For the last four decades, every bull market has experienced a correction, which is simply a healthy restoration of equilibrium. With stock valuations now at excessive levels, investors should welcome a correction. It’s hard to find value nowadays; a correction would put many appealing but overpriced stocks back on the bargain shelf.
From your point of view, what’s the most exciting investment opportunity out there right now?
In a word? Marijuana!
Marijuana, for years demonized as the “devil’s weed,” is becoming a mainstream multi-billion-dollar consumer products industry in both the recreational and medical sectors. Canna-business, as it’s sometimes called, represents one of the greatest investment opportunities that you’ll experience in your lifetime.
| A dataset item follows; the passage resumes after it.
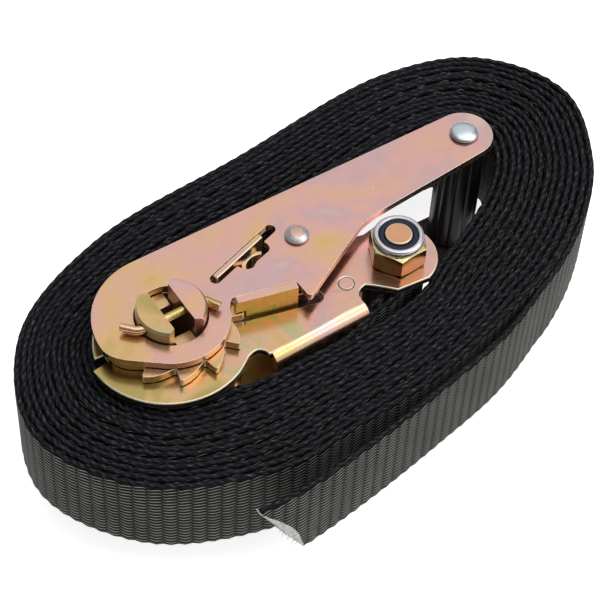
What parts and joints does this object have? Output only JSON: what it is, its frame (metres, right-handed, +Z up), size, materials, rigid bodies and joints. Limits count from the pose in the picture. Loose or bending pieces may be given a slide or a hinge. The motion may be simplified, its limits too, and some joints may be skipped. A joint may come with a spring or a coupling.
{
  "type": "ratchet strap",
  "caption": "Endless ratchet tie-down strap: flat webbing wound in an oblong coil round its own lever ratchet, which can be opened out and its pawls drawn back.",
  "frame": {"origin": "middle of the part's box, on the surface that it lies on", "axes": "+Z up along the mandrel's axis, +X along the coil towards the handle's free end, +Y to the side away from the frame's web"},
  "size_m": [0.178, 0.0922, 0.0484],
  "materials": {
    "chromated_steel": "yellow chromate over zinc, iridescent pink and gold",
    "olive_steel": "yellow chromate, darker olive",
    "zinc_steel": "bright zinc",
    "spring_wire": "plain spring wire",
    "nylon": "dark blue nylon",
    "grip_plastic": "glossy black",
    "webbing": "woven black polyester"
  },
  "bodies": {
    "frame": {"frame_channel": "chromated_steel", "anchor_bolt": "chromated_steel", "nyloc_nut": "chromated_steel", "nylon_insert": "nylon", "bolt_sleeve": "zinc_steel", "spring_stop_pin": "chromated_steel", "locking_pawl_spring": "spring_wire", "webbing_loop": "webbing", "webbing_coil": "webbing", "webbing_tail": "webbing"},
    "handle": {"handle_plate_upper": "chromated_steel", "handle_plate_lower": "chromated_steel", "end_rivet": "zinc_steel", "grip_core": "zinc_steel", "grip_sleeve": "grip_plastic", "cross_rivet": "zinc_steel", "cross_spacer": "zinc_steel", "drive_pawl_spring": "spring_wire"},
    "mandrel": {"mandrel_half_right": "chromated_steel", "mandrel_half_left": "chromated_steel", "ratchet_wheel_upper": "chromated_steel", "ratchet_wheel_lower": "chromated_steel", "cotter_pin_upper": "zinc_steel", "cotter_pin_lower": "zinc_steel"},
    "drive_pawl": {"drive_pawl": "chromated_steel"},
    "locking_pawl": {"locking_pawl": "olive_steel"}
  },
  "joints": [
    {"name": "handle_open", "type": "hinge", "parent": "frame", "child": "handle", "pos_m": [-0.04498, 0.00901, 0.0242], "axis": [0, 0, 1], "range_deg": [0, 165], "deforming": ["webbing_coil"]},
    {"name": "mandrel_spin", "type": "hinge", "parent": "frame", "child": "mandrel", "pos_m": [-0.04498, 0.00901, 0.0242], "axis": [0, 0, 1], "continuous": true},
    {"name": "drive_pawl_draw", "type": "slide", "parent": "handle", "child": "drive_pawl", "axis": [0.988, 0.1547, 0], "range_m": [0, 0.0045], "stiffness_N_per_m": 800, "springref_m": -0.004, "deforming": ["drive_pawl_spring"]},
    {"name": "locking_pawl_lift", "type": "slide", "parent": "frame", "child": "locking_pawl", "axis": [0.9225, -0.3859, 0], "range_m": [0, 0.005], "deforming": ["locking_pawl_spring"]}
  ],
  "couplings": [
    {"joint": "locking_pawl_lift", "follows": "handle_open", "m_per_rad": 0.001736}
  ]
}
Statistics on the marijuana business vary, depending on who’s compiling them. According to the latest (and very credible) statistics from Arcview Market Research and its research partner BDS Analytics, spending on legal cannabis worldwide is expected to hit $22.8 billion by 2020. The adult-use (recreational) market will account for 67% of spending; medical marijuana will take up the remaining 33%. This chart tells the story:
Source: Arcview Market Research and BDS Analytics.
Powerful, multi-year tailwinds are propelling marijuana companies. As an increasing number of countries and U.S. states legalize marijuana, pot companies are proliferating. However, you must remain wary of the micro-cap marijuana stocks that are exploiting investor fascination with this investment theme. Many of these companies are dubious penny stocks that will soon implode.
Without a doubt, there’s money to be made in the marijuana industry — big money. But investors should steer clear of thinly capitalized companies that lack significant products in the marketplace. A shakeout is brewing among the weaker players.
Investors are indiscriminately throwing their money at marijuana stocks with a lemming-like fervor that’s reminiscent of previous market frenzies — Dutch tulip mania and the dot-com bubble come to mind.